'''
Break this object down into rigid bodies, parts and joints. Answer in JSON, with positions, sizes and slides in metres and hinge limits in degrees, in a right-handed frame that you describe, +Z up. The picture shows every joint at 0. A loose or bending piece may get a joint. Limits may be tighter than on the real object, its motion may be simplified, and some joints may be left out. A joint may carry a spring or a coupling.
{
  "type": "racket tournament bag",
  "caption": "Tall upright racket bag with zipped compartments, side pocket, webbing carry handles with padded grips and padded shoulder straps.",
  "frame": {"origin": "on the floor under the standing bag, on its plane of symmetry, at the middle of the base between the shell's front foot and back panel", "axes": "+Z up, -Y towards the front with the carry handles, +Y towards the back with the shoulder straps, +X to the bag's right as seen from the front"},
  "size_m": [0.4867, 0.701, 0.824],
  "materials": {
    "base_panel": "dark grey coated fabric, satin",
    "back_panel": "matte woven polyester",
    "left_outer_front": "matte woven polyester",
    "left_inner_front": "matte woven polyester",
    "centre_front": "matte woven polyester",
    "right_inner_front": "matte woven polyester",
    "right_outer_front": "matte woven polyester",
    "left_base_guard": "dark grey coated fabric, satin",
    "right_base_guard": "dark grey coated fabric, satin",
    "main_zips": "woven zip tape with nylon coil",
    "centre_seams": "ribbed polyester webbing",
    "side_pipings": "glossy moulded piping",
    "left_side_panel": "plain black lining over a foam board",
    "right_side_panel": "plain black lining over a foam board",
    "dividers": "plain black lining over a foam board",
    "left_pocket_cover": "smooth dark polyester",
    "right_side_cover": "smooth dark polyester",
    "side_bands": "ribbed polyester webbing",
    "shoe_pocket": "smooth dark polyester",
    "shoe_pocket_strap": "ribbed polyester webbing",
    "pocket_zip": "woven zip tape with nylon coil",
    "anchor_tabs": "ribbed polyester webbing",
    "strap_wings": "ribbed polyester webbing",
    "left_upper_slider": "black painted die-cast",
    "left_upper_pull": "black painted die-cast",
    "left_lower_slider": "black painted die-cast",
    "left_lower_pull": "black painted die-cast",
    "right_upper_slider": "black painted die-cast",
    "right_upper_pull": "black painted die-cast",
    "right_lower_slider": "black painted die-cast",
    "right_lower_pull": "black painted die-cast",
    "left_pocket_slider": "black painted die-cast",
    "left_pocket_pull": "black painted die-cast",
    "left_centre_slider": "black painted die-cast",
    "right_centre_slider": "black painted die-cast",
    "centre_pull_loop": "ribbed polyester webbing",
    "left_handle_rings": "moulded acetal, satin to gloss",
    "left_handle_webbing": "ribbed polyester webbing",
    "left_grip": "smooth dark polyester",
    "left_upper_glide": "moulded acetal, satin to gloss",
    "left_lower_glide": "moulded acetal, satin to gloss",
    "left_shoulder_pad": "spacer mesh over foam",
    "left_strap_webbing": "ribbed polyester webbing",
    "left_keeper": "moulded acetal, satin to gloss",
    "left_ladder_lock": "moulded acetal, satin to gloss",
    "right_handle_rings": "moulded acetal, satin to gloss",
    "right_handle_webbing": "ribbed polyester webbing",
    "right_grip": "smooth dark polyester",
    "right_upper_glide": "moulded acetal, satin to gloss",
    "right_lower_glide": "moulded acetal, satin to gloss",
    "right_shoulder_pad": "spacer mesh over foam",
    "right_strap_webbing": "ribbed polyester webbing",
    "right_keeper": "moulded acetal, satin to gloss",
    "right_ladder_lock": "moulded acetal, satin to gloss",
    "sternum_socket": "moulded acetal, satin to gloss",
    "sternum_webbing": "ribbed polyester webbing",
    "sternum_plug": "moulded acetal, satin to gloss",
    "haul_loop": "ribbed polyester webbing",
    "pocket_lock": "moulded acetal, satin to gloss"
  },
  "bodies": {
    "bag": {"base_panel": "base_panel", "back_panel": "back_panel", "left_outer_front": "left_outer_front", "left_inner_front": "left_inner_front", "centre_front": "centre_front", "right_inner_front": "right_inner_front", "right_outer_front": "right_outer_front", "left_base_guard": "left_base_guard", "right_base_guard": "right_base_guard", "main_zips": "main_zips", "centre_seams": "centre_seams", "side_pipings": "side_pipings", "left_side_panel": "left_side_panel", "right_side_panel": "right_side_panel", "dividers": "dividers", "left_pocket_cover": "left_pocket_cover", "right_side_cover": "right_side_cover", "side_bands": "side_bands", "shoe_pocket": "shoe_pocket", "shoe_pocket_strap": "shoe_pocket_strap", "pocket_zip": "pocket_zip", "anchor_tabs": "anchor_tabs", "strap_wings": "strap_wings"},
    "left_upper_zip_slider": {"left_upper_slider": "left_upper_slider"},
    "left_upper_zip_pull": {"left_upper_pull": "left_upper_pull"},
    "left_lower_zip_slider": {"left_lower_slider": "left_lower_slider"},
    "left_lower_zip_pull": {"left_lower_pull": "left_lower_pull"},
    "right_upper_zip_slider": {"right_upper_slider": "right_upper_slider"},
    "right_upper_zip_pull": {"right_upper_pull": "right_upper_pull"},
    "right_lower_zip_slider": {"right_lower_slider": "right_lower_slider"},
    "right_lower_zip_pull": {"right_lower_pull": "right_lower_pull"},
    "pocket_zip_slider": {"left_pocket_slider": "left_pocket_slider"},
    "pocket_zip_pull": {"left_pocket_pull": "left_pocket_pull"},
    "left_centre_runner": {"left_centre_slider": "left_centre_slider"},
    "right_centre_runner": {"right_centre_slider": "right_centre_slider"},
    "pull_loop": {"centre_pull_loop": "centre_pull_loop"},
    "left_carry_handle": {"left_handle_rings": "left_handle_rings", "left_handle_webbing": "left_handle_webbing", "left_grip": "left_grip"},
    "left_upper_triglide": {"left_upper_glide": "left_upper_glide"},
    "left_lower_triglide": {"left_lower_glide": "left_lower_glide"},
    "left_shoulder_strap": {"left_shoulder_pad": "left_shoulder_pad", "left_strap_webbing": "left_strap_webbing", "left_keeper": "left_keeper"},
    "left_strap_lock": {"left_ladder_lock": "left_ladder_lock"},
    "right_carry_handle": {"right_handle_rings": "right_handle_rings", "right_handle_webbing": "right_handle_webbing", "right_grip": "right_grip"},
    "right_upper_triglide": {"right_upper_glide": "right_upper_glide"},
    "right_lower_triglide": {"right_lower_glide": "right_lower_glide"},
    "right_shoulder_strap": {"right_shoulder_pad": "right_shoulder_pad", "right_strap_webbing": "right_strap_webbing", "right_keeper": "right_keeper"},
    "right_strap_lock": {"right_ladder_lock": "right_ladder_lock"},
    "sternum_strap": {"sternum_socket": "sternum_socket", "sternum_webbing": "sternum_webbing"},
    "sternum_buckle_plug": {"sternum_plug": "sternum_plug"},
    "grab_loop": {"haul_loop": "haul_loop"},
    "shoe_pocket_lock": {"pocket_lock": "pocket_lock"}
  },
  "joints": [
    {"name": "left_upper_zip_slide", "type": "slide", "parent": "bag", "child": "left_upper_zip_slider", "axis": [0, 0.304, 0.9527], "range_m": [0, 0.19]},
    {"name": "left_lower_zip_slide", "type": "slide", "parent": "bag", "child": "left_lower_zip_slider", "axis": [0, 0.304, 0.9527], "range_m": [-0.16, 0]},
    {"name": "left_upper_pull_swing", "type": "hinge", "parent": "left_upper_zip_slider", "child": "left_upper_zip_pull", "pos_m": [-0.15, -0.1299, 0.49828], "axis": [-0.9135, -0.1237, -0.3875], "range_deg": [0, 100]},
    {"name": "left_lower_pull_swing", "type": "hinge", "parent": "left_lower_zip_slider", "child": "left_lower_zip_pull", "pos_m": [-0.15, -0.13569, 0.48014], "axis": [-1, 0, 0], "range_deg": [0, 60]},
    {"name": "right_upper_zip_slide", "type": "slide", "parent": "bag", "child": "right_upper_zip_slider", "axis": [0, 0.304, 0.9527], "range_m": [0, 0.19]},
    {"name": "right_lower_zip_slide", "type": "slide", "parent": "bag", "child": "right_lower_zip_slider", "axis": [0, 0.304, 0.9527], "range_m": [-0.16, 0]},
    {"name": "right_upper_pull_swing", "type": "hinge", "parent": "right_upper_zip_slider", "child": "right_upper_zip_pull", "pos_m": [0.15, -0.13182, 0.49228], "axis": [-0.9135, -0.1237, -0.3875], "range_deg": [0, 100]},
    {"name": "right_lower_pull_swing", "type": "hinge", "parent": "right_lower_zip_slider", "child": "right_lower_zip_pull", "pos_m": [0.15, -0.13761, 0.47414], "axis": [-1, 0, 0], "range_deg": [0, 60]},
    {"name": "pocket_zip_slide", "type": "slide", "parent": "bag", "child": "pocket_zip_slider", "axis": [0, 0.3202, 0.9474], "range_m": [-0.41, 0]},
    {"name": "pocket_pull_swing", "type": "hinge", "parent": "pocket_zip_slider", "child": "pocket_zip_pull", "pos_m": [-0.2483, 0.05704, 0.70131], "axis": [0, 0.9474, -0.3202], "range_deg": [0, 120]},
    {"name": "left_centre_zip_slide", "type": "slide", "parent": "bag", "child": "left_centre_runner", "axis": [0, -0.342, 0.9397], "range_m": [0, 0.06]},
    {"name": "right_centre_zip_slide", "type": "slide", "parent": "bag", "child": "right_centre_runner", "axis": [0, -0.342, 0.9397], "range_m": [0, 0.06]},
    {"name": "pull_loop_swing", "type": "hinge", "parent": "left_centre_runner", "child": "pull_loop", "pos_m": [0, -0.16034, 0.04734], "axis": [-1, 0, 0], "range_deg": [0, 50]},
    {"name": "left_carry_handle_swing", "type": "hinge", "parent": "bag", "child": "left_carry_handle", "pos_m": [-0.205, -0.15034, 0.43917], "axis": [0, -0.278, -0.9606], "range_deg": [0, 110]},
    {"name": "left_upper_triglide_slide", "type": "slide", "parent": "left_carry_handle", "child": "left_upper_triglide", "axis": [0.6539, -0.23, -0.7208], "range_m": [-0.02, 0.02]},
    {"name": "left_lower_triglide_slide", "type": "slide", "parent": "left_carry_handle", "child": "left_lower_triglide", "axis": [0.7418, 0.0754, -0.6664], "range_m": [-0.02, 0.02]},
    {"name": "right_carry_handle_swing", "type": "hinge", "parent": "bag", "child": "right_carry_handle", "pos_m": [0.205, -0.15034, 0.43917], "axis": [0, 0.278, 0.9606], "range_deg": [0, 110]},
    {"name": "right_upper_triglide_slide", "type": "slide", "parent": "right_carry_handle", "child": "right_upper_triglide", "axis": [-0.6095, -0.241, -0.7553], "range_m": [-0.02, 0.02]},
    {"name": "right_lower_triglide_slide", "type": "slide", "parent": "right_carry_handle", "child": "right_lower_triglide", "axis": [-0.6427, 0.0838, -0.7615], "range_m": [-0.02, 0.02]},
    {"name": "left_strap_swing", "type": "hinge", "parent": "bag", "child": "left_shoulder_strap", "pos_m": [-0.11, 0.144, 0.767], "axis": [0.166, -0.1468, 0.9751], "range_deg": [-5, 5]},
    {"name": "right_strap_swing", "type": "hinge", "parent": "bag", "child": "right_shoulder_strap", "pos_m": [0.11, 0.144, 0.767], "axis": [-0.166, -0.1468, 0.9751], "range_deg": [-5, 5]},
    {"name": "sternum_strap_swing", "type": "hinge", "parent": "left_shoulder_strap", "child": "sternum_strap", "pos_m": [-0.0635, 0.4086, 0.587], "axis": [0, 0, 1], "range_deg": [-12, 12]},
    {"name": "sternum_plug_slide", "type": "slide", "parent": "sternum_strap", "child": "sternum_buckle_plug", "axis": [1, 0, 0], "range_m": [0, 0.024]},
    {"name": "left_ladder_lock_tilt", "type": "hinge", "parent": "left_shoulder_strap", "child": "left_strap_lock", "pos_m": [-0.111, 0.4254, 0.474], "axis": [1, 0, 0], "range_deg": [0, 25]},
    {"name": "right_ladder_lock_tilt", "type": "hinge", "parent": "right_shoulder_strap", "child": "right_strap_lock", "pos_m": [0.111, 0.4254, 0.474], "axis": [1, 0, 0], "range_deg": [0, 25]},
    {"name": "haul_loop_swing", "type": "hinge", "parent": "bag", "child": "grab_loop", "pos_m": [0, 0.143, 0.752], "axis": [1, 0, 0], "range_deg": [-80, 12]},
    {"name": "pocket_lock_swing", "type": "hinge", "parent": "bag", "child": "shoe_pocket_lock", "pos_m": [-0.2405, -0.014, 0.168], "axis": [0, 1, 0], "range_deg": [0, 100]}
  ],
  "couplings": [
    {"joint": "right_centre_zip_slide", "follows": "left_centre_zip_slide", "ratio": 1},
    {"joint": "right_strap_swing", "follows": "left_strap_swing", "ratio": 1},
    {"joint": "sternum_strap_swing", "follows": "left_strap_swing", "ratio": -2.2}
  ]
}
'''
'''
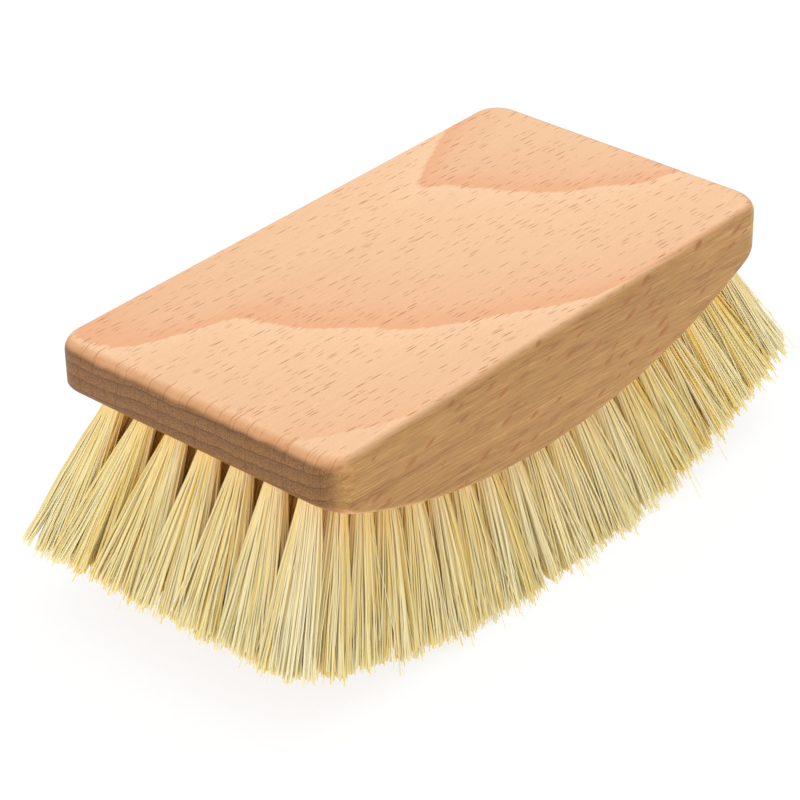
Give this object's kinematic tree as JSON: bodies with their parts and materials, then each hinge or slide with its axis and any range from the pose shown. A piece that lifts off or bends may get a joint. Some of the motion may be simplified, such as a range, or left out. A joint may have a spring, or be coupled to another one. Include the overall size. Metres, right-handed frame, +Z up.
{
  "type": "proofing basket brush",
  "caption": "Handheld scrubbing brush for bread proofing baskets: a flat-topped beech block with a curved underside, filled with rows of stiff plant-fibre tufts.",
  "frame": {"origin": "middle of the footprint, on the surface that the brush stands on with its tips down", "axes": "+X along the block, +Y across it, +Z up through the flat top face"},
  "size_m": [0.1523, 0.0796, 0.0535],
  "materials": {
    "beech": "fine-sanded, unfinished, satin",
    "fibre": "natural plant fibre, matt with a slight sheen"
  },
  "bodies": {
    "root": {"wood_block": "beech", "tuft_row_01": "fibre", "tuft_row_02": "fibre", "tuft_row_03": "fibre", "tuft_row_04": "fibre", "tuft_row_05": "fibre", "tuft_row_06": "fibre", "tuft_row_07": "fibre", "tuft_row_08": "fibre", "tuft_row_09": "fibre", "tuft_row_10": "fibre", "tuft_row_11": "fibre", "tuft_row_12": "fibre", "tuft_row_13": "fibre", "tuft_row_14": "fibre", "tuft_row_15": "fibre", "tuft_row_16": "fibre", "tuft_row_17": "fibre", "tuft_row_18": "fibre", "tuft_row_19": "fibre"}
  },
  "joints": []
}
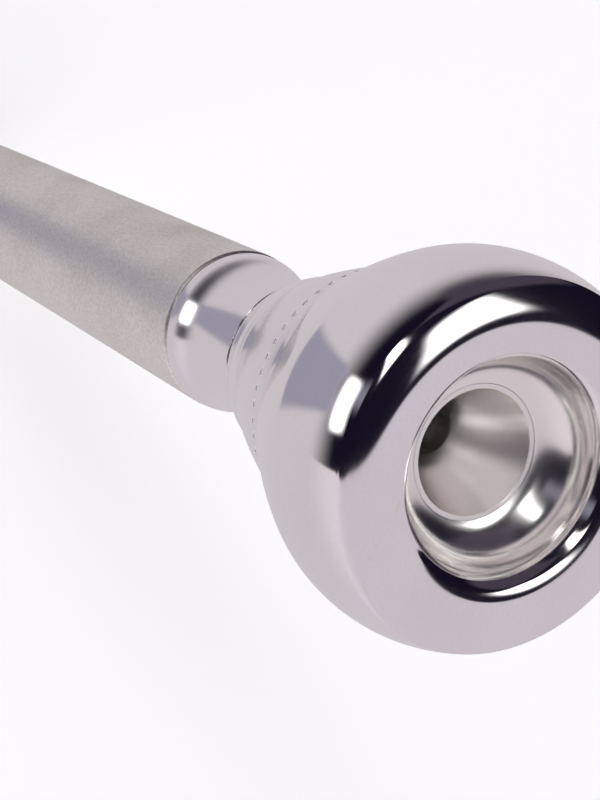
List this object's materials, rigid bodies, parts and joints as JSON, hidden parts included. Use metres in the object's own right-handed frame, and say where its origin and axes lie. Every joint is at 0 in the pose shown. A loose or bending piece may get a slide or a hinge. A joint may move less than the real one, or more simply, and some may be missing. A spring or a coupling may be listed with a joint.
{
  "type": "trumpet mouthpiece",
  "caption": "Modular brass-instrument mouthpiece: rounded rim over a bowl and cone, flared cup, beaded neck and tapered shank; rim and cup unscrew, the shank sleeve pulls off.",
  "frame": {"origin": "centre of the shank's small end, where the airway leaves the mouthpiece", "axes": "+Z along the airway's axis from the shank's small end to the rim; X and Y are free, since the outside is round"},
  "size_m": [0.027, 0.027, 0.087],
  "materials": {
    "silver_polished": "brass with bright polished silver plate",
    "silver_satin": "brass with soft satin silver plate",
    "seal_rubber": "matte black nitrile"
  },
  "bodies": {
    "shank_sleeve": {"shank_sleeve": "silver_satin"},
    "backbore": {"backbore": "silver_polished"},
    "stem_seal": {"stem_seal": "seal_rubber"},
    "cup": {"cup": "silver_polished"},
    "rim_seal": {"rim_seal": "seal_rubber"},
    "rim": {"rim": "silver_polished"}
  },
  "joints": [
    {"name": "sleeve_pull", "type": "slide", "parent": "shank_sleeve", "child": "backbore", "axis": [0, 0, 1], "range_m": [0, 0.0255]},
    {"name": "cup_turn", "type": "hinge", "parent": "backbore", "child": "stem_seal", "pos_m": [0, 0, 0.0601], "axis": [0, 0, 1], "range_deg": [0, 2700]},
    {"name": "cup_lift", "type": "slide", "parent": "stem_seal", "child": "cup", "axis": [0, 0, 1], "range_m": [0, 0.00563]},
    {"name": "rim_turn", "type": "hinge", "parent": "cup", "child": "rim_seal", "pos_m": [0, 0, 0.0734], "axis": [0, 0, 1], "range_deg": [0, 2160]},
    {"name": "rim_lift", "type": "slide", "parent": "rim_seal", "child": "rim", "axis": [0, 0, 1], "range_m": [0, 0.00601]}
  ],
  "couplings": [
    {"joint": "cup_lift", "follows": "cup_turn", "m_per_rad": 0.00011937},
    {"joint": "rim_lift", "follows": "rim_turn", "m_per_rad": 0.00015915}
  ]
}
'''
'''
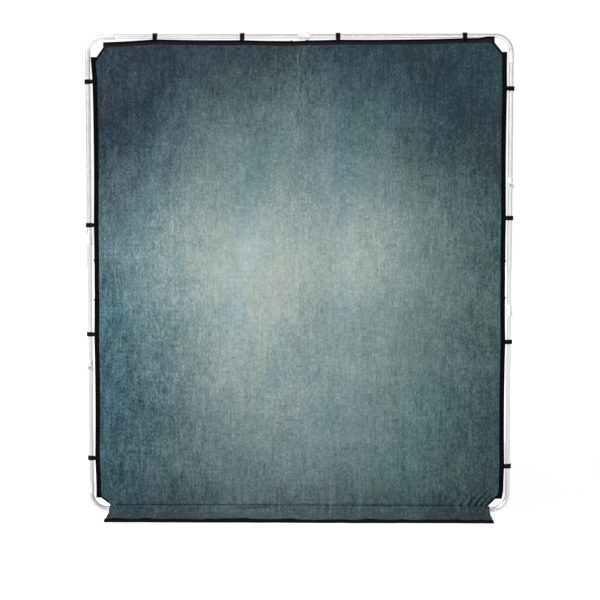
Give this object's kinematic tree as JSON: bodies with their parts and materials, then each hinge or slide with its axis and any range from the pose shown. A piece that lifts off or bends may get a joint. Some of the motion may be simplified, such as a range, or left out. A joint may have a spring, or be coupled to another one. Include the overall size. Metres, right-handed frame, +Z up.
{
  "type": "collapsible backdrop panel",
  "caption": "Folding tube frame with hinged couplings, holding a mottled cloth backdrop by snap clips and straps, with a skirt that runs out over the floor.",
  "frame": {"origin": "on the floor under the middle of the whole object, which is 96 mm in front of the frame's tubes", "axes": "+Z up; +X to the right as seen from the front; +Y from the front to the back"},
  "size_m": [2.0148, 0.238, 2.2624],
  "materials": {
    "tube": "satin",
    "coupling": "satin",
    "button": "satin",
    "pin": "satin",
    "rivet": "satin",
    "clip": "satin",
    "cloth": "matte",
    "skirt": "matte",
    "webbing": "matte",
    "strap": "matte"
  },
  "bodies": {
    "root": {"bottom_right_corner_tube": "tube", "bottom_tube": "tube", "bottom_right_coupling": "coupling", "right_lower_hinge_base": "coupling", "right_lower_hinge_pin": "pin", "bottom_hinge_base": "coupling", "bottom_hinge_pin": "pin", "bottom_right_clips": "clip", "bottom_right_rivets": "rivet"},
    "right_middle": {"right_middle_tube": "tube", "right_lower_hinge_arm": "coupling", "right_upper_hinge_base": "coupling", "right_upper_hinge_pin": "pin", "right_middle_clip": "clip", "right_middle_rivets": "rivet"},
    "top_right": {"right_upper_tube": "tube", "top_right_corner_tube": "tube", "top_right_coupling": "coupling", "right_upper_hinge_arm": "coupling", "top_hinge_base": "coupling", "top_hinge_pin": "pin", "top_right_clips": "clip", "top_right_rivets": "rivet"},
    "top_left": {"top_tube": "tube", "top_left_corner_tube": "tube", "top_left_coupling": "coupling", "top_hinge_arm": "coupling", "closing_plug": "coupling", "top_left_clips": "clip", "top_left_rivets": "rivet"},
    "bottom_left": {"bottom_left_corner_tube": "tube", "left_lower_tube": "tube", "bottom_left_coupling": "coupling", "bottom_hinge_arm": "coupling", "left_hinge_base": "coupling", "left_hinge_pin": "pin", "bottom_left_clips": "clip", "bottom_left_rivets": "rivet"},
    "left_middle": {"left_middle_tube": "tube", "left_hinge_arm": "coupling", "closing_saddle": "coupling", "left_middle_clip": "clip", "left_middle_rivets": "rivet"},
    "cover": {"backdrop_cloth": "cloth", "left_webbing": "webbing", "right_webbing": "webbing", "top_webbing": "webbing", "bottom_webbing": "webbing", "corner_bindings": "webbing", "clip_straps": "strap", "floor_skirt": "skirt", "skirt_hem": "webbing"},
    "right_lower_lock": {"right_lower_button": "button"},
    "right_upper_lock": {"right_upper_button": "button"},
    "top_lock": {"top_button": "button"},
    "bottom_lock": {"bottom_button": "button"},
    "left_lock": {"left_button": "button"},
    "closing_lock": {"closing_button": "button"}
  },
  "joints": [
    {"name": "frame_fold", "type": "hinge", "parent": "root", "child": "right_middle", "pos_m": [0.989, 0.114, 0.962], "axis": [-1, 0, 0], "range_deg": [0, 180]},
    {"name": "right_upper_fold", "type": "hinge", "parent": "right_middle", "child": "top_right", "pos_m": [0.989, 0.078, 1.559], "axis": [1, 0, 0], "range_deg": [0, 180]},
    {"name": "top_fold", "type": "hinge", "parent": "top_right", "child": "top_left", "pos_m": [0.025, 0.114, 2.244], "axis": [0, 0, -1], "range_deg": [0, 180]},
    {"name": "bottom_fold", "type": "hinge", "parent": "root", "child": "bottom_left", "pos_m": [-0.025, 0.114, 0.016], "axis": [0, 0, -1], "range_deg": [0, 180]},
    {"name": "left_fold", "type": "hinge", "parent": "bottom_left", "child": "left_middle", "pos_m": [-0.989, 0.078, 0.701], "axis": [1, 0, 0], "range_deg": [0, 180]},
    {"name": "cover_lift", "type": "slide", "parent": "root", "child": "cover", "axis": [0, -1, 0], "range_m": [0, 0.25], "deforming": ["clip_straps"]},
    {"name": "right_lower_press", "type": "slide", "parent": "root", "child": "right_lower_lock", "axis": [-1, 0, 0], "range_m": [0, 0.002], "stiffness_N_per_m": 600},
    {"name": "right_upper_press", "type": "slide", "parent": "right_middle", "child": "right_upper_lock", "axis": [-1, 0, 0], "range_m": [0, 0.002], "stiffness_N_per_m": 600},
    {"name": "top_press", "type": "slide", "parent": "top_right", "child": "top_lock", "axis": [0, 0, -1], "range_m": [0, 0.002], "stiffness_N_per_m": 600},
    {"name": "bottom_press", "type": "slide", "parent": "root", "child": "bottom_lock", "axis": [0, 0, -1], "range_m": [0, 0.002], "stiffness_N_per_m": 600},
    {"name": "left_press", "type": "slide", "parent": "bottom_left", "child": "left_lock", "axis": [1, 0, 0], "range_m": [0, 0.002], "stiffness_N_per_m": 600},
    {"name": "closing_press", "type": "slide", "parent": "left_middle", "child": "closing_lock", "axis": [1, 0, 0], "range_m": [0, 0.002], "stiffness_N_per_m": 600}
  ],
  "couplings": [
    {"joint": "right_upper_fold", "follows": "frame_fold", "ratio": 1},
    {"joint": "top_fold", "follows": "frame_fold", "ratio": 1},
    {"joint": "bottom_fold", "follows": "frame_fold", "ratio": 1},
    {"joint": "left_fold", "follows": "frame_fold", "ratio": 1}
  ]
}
'''
**Instructions to follow**
Pick out every line with the string "JSON" and copy it.

**Reply**
Break this object down into rigid bodies, parts and joints. Answer in JSON, with positions, sizes and slides in metres and hinge limits in degrees, in a right-handed frame that you describe, +Z up. The picture shows every joint at 0. A loose or bending piece may get a joint. Limits may be tighter than on the real object, its motion may be simplified, and some joints may be left out. A joint may carry a spring or a coupling.
Give this object's kinematic tree as JSON: bodies with their parts and materials, then each hinge or slide with its axis and any range from the pose shown. A piece that lifts off or bends may get a joint. Some of the motion may be simplified, such as a range, or left out. A joint may have a spring, or be coupled to another one. Include the overall size. Metres, right-handed frame, +Z up.
List this object's materials, rigid bodies, parts and joints as JSON, hidden parts included. Use metres in the object's own right-handed frame, and say where its origin and axes lie. Every joint is at 0 in the pose shown. A loose or bending piece may get a slide or a hinge. A joint may move less than the real one, or more simply, and some may be missing. A spring or a coupling may be listed with a joint.
Give this object's kinematic tree as JSON: bodies with their parts and materials, then each hinge or slide with its axis and any range from the pose shown. A piece that lifts off or bends may get a joint. Some of the motion may be simplified, such as a range, or left out. A joint may have a spring, or be coupled to another one. Include the overall size. Metres, right-handed frame, +Z up.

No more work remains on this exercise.